The 8 Stones Jewellery Collectors Should Invest In
According to Arte Oro founder Danilo Giannoni, these gems are likely to grow in value
The vast gemstone market can be a maze, but some of the best-known rocks also represent the most investment-worthy. Rubies, emeralds and diamonds are all beloved of collectors, based on their solid returns. But newer entrants like tourmaline and tanzanite have been performing even better as investments.
Like all investments, gemstones carry risk, and profits are not assured. But for anybody interested in building a collection, these are the ones most likely to grow in value, according to Singapore-based Italian jeweller Danilo Giannoni, co-founder of Arte Oro.
Coloured rubies are among the safest gemstone investments. They are seen by collectors to hold their value and market demand better than diamonds, especially as they become rarer. Fine unheated rubies in larger sizes from Myanmar draw prices over US$1 million S$1.35 million) per carat at auction. At the same time, similar examples from other sources, such as Madagascar, Mozambique and Tanzania, are also quickly increasing in price. Vivid red examples are the most valuable, known to dealers as “pigeon’s blood”. Rubies often have inclusions, so colour is a more important factor in the value of a stone than clarity.
Though the market for emeralds has seen some disruption in the last couple of decades, the stone has traditionally been considered an investment. In ancient Egypt, they were used by merchants to hedge their wealth against disasters. Green emerald is a favourite among collectors, in particular, large-sized stones from Colombia and Brazil. However, it is becoming increasingly more difficult to find high-quality emeralds, making them as safe an investment as you can find in the gemstone market. Dealers will recommend considering buying only emeralds that have not been treated to improve their clarity, which attracted values of US$300,000 per carat in a 2017 auction.

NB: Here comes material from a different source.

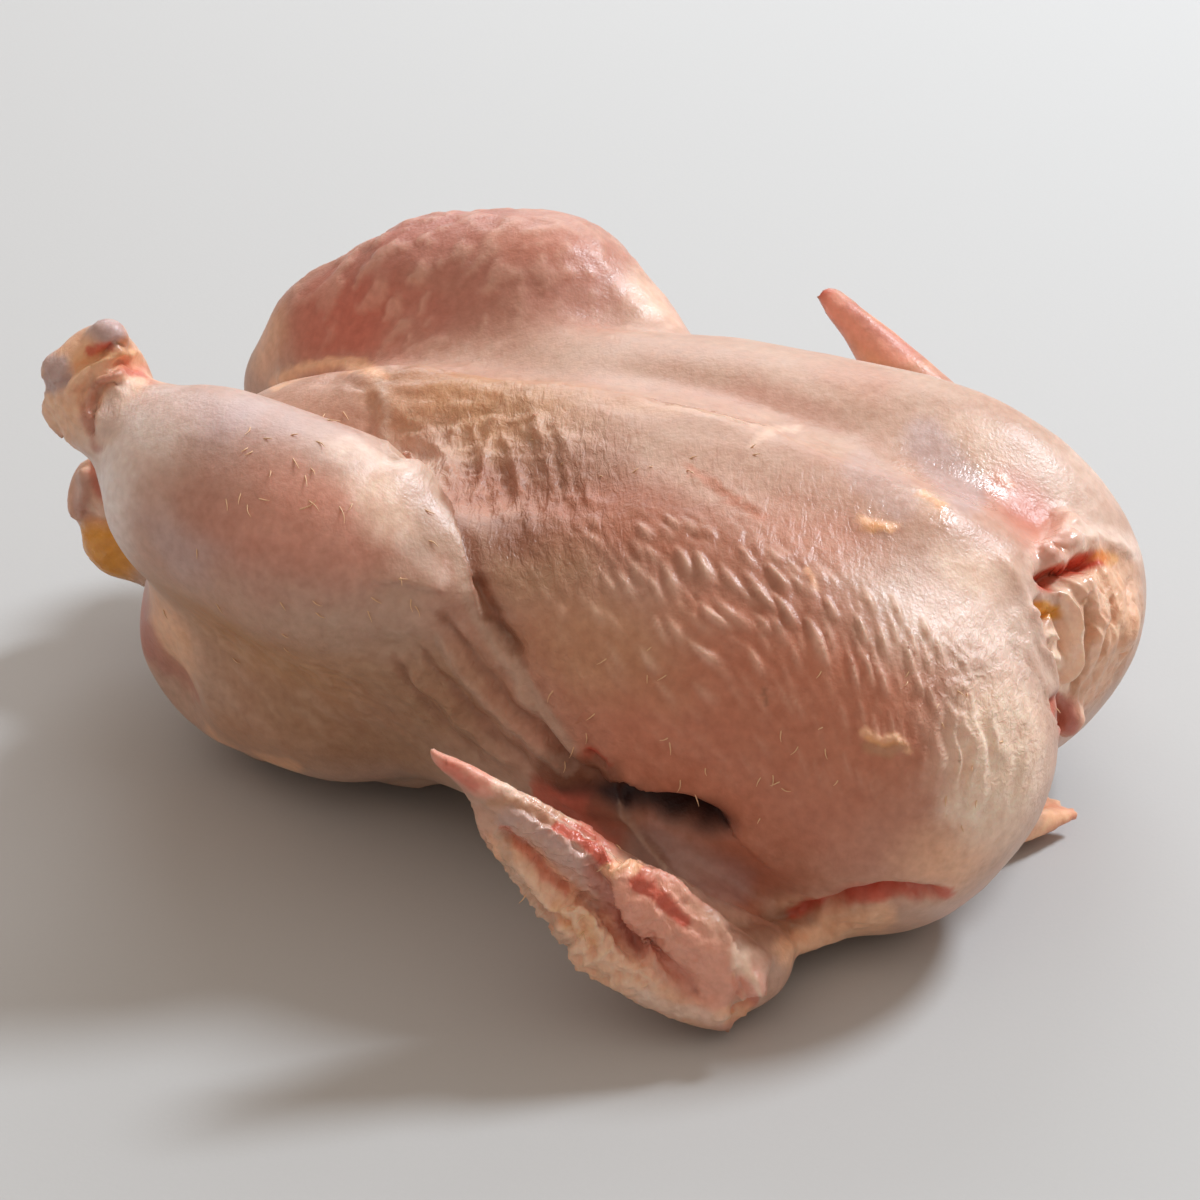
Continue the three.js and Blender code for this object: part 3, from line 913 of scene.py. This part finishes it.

Investment-grade coloured diamonds account for just a fraction of a per cent of all mined diamonds, giving them a distinct and immediate advantage over regular colourless stones. The more celebrities who embrace the stones for high-profile engagement rings, the more appealing they are to collectors. Red diamonds are far and away the most valuable of all the coloured varieties, reflected by their value of up to US$3 million per carat. Still, yellow diamonds represent a good investment, especially vivid yellow Zimmi diamonds which fetch up to US$100,000 per carat, while green, purple, pink and blue examples are more pricey but worth the extra outlay.
While blue sapphire is the second most popular coloured stone for investors, after ruby, other colours are fast growing in popularity. Sapphires are found in all colours of the rainbow, from green and orange to purple and even salmon pink, in the case of Padparadscha sapphires. Globally, a medium- to dark tone called Royal Blue with lots of saturation is best for investors, though this can depend on the location of your market. Generally speaking, greater colour saturation and a deeper tone will push up the price, although a darker stone will invariably be cheaper than a lighter coloured one. A good investment-grade blue sapphire will cost up to US$50,000 per carat.
Mined in only one location covering just six square kilometres in Tanzania, tanzanite can only go up in value. The owner of this land, in the foothills of Kilimanjaro, is attempting to control the market, similar to the way De Beers sets the value of diamonds. If it succeeds, which is likely, this will lead to a significant rise in prices, which currently start from US$1,000 up to US$5,000 per carat. With more interest coming from the vast Asian market, led by China, supplies are under pressure, and could be depleted quickly. This would also lead to sharp and immediate growth in the value of tanzanite.
Rarer still than tanzanite, the Paraiba tourmaline is only found in three mines in remote northeastern Brazil. With prices of up to US$100,000 per carat, it can lay claim to being one of the world’s most expensive gemstones. Yet the tourmaline still comes with a broad stretch of prices, depending on its colour and tone, which are both more important than clarity. Blue-green examples are worth twice as much as pure blue stones, as are other shades of green. Investors tip mid-range tones for best returns.
Another exceedingly rare and investment-worthy stone is alexandrite, a colour-changing crystal that has been outperforming the stock markets in recent years. Otherwise a chrysoberyl, itself a precious stone, what marks alexandrite out is how its chemical composition reacts to different light sources, turning from blue-green in daylight to a red-purple at nighttime. Over the last half-decade, collectors have been seeing double-digit annual returns on this mineral investment. And with time running out on reserves of an already exotically priced stone, their investment is bound to leap further upwards in value as remaining stocks are depleted. Prices vary according to individual stone, with gems of exceptional quality reaching up to US$100,000 per carat.
Hardly anyone seemed interested in investing in spinels just five years ago, but after some excellent price growth, and benefitting from an elevated profile fuelled by the popularity of candy-coloured designer jewellery collections, they are now considered worthy investment gems. Though pure spinel is colourless, impurities are responsible for its rainbow of colours. Of these, the most valuable are red, hot pink and flame orange, though collectors tip neon pink-red spinels from Tanzania as having the best investment potential, at a cost of up to US$50,000 per carat.